Your task:
Reproduce only the lines of the material below that start at the line containing "for (side = [0 : 3], level = [1 : board_count])" and stop at the line containing "before = set(bpy.data.objects)". Keep both end lines.

Collected data:
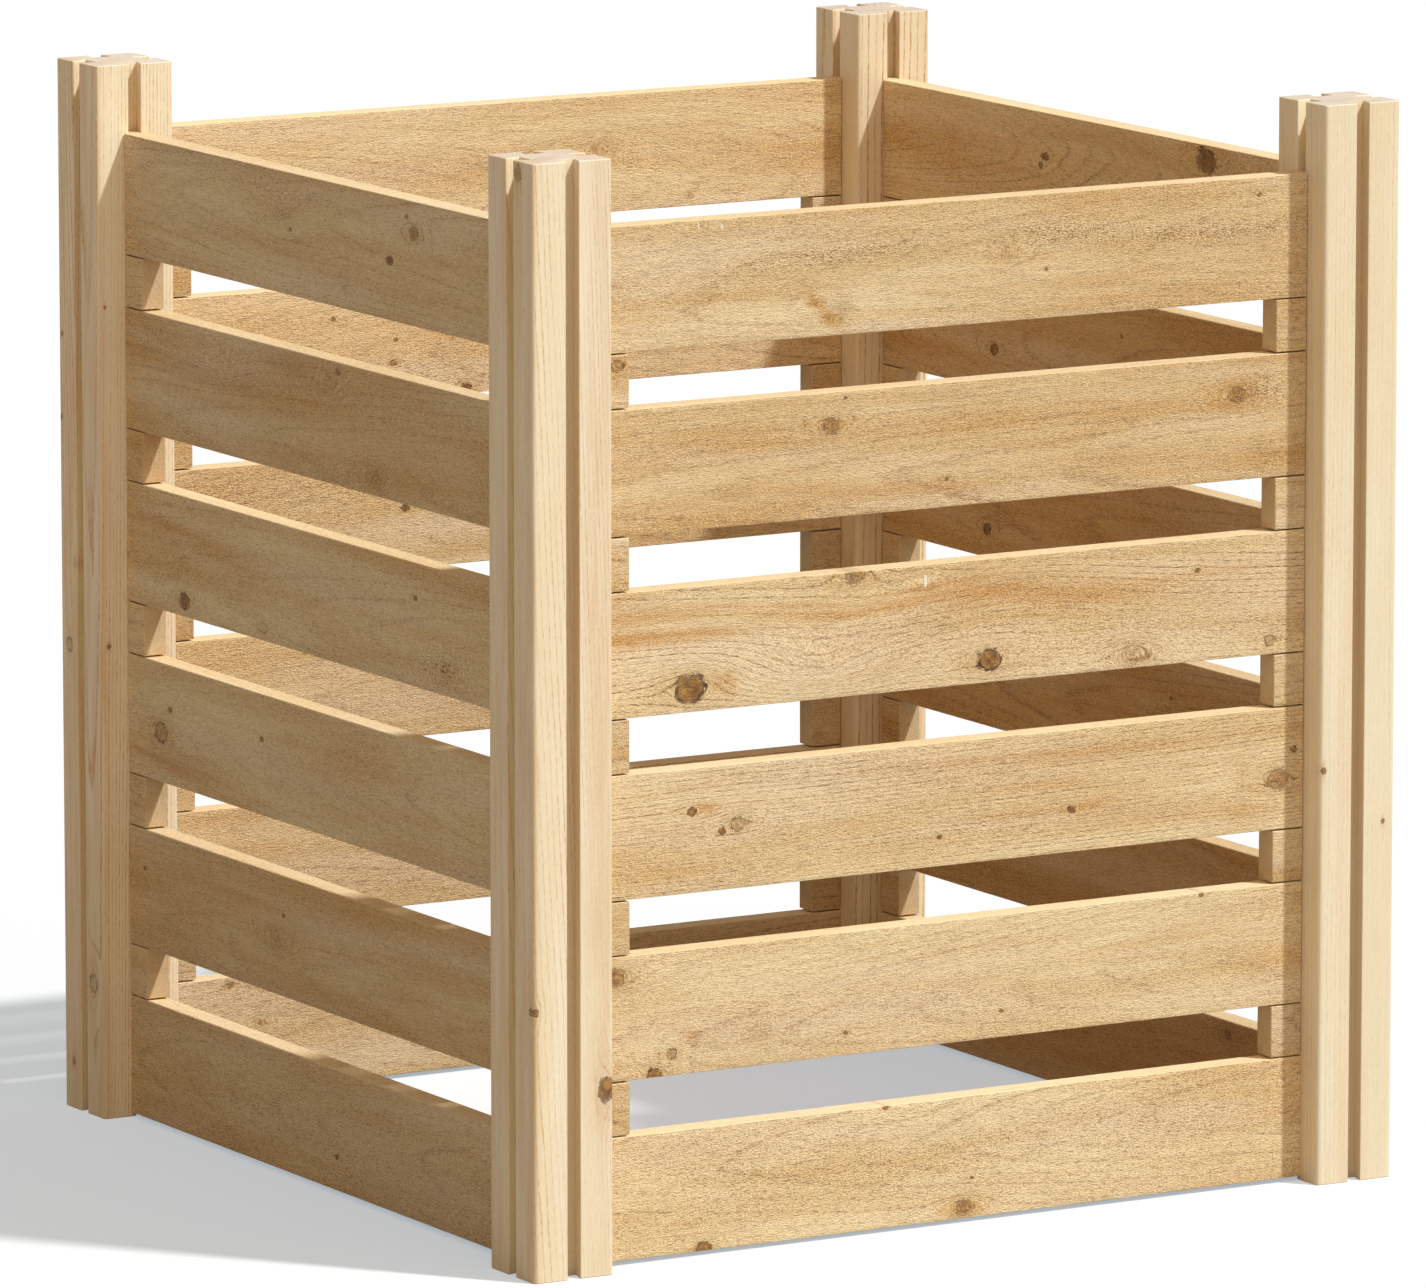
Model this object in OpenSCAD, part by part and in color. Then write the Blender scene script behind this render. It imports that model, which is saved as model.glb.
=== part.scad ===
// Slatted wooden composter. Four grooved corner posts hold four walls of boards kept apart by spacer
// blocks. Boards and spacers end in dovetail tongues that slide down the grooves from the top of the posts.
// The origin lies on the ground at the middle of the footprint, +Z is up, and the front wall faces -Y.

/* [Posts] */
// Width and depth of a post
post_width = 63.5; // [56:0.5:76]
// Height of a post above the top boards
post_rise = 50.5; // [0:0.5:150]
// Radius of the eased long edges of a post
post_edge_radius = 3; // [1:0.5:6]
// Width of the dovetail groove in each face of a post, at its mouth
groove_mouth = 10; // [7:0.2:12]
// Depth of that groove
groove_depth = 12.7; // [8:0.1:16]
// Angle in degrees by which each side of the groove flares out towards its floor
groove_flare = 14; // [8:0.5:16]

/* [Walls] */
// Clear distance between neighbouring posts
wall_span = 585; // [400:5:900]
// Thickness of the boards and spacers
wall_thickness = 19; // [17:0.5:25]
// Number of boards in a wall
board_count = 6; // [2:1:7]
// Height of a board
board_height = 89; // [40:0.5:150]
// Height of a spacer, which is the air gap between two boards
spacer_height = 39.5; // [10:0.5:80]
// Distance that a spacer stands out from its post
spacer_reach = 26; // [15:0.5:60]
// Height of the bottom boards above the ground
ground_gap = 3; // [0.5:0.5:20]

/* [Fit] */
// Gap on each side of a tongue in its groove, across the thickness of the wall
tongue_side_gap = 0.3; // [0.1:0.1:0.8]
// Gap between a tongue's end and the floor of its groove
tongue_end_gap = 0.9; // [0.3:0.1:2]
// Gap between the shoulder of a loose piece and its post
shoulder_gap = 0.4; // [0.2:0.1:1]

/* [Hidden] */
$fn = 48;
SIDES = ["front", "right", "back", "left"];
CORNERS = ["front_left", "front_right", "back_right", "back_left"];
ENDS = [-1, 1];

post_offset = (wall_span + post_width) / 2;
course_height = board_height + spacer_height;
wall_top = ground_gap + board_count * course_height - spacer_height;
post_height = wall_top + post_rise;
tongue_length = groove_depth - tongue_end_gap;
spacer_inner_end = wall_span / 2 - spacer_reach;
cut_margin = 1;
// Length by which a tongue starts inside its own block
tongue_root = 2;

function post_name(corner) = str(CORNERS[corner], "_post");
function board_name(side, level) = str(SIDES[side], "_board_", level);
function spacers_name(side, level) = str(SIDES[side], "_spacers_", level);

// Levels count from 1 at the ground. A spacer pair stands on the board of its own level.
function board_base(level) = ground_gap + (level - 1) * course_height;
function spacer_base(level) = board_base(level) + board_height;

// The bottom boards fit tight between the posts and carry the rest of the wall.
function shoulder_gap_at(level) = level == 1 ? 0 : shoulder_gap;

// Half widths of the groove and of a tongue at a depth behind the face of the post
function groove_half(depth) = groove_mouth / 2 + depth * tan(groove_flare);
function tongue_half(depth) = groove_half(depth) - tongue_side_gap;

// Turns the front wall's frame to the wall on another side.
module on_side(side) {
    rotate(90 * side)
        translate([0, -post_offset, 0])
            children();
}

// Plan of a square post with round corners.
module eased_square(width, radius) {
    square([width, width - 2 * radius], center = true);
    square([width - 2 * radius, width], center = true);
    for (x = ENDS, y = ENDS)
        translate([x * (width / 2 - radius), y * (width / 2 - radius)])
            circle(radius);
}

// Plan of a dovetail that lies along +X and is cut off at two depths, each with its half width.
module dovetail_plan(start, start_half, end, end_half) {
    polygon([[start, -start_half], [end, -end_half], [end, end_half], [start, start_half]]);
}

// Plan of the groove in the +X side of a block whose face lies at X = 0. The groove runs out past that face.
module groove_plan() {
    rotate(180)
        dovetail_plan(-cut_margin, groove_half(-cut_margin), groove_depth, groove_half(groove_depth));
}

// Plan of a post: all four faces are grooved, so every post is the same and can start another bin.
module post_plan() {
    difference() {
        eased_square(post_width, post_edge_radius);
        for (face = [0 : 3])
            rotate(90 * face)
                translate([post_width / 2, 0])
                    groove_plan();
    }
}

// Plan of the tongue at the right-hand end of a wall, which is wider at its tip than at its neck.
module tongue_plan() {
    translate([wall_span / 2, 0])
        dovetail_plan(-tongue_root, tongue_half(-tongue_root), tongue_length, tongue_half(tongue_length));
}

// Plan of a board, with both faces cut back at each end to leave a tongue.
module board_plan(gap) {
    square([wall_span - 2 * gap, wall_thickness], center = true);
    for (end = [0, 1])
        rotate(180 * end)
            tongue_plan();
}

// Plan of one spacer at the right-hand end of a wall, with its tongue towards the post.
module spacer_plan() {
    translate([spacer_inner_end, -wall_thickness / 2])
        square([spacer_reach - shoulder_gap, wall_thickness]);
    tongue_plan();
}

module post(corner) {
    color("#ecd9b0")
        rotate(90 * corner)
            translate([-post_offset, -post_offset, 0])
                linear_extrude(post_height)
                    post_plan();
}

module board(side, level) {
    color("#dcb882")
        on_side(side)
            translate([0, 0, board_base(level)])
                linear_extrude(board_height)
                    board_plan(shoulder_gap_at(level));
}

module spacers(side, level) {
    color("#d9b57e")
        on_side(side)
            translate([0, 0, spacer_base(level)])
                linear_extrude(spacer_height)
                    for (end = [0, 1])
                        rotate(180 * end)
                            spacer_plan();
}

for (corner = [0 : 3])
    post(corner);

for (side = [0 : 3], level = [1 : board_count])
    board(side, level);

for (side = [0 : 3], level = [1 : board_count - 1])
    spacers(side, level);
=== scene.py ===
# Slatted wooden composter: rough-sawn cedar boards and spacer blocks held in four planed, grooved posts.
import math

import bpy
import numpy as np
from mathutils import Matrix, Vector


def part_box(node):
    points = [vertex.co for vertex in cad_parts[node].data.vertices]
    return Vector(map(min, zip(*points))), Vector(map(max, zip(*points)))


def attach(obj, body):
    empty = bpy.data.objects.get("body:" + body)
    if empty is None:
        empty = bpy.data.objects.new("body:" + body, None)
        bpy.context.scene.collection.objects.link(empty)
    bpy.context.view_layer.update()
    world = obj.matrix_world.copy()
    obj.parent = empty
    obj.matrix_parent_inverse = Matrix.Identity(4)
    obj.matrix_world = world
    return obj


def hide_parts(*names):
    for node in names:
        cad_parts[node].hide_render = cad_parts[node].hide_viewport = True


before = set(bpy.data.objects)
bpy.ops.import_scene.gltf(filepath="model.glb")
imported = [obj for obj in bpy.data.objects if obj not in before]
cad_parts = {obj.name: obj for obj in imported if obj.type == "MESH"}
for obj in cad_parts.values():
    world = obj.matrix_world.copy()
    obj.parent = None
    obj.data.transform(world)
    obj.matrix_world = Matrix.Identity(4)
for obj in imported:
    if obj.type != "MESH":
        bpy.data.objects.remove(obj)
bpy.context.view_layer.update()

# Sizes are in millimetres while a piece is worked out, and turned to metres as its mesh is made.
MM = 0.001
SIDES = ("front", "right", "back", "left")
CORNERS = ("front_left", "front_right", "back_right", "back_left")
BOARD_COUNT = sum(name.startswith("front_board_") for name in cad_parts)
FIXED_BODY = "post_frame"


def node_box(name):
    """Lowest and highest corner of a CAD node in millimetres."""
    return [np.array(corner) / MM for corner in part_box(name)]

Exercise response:
for (side = [0 : 3], level = [1 : board_count])
    board(side, level);

for (side = [0 : 3], level = [1 : board_count - 1])
    spacers(side, level);
=== scene.py ===
# Slatted wooden composter: rough-sawn cedar boards and spacer blocks held in four planed, grooved posts.
import math

import bpy
import numpy as np
from mathutils import Matrix, Vector


def part_box(node):
    points = [vertex.co for vertex in cad_parts[node].data.vertices]
    return Vector(map(min, zip(*points))), Vector(map(max, zip(*points)))


def attach(obj, body):
    empty = bpy.data.objects.get("body:" + body)
    if empty is None:
        empty = bpy.data.objects.new("body:" + body, None)
        bpy.context.scene.collection.objects.link(empty)
    bpy.context.view_layer.update()
    world = obj.matrix_world.copy()
    obj.parent = empty
    obj.matrix_parent_inverse = Matrix.Identity(4)
    obj.matrix_world = world
    return obj


def hide_parts(*names):
    for node in names:
        cad_parts[node].hide_render = cad_parts[node].hide_viewport = True


before = set(bpy.data.objects)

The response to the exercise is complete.